Australian research discovers new gene to power up muscles

An Australian research has identified a gene that boosts muscle strength when switched on by exercising.

An Australian research has identified a gene that boosts muscle strength when switched on by exercising, unlocking the potential for the development of therapeutic treatments to mimic some of the benefits of working out.

Published in the journal Cell Metabolism and revealed on Tuesday, the study led by the University of Melbourne showed how different types of exercise changed the molecules in muscles, resulting in the discovery of the new C18ORF25 gene that is activated with all types of exercise and responsible for promoting muscle strength. Animals without C18ORF25 have poor exercise performance and weaker muscles.

Project lead, Benjamin Parker from the University of Melbourne, said by activating the gene, the research team could see muscles become much stronger, without them becoming necessarily bigger.

"Identifying this gene may impact how we manage healthy aging, diseases of muscle atrophy, sports science and even livestock and meat production," said Parker.

In the study, a collaboration between Parker and scientists from the University of Copenhagen in Denmark, was able to identify the molecular similarities and differences between various types of exercise in human muscle biopsies by analysing proteins and how they change within cells.

"To identify how genes and proteins are activated during and after different exercises, we performed an analysis of human skeletal muscle from a cross-over intervention of endurance, sprint and resistance exercise," Parker said.

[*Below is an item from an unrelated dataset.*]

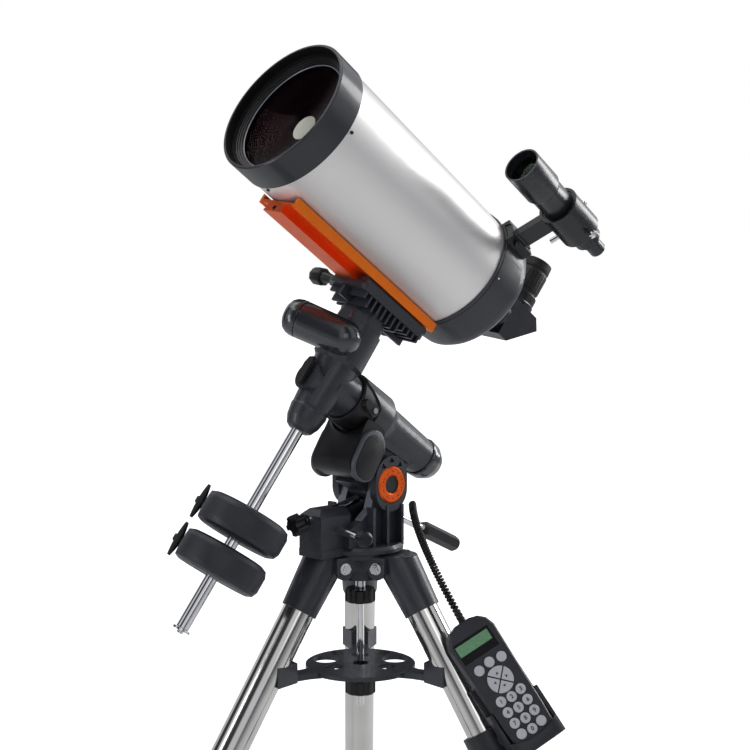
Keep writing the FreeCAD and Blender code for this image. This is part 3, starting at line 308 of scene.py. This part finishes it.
class Zone:
    """Geometry nodes that give a second finish to the faces of a CAD node inside a region."""

    def __init__(self, finish):
        self.finish = finish
        self.group = bpy.data.node_groups.new("zone_of_" + finish.material.name, "GeometryNodeTree")
        self.group.interface.new_socket("Geometry", in_out="INPUT", socket_type="NodeSocketGeometry")
        self.group.interface.new_socket("Geometry", in_out="OUTPUT", socket_type="NodeSocketGeometry")
        self.place = self.add("GeometryNodeInputPosition").outputs[0]
        self.normal = self.add("GeometryNodeInputNormal").outputs[0]
        self.chosen = None

    def add(self, kind, *inputs, **settings):
        """Adds a node, wiring each input or setting its value."""
        node = self.group.nodes.new(kind)
        for key, value in settings.items():
            setattr(node, key, value)
        for slot, value in enumerate(inputs):
            if isinstance(value, bpy.types.NodeSocket):
                self.group.links.new(value, node.inputs[slot])
            else:
                node.inputs[slot].default_value = value
        return node

    def vector(self, operation, *inputs):
        """Vector maths node."""
        return self.add("ShaderNodeVectorMath", *inputs, operation=operation)

    def math(self, operation, *inputs):
        """Result of a maths node on plain numbers."""
        return self.add("ShaderNodeMath", *inputs, operation=operation).outputs[0]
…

The experimental design allowed researchers to compare signalling responses between the exercise modalities in the same individual, relative to their pre-exercise level. This meant they could monitor how an individual responded to different types of exercise directly in their muscles.

Importantly, it also allowed the study team to identify genes and proteins that consistently change across all individuals and all types of exercise, leading to the discovery of the new gene.

"We know exercise can prevent and treat chronic diseases including diabetes, cardiovascular disease and many cancers," Parker said.

"Now, we hope that by better understanding how different types of exercise elicits these health promoting effects at the molecular level, the field can work toward making new and improved treatment options available."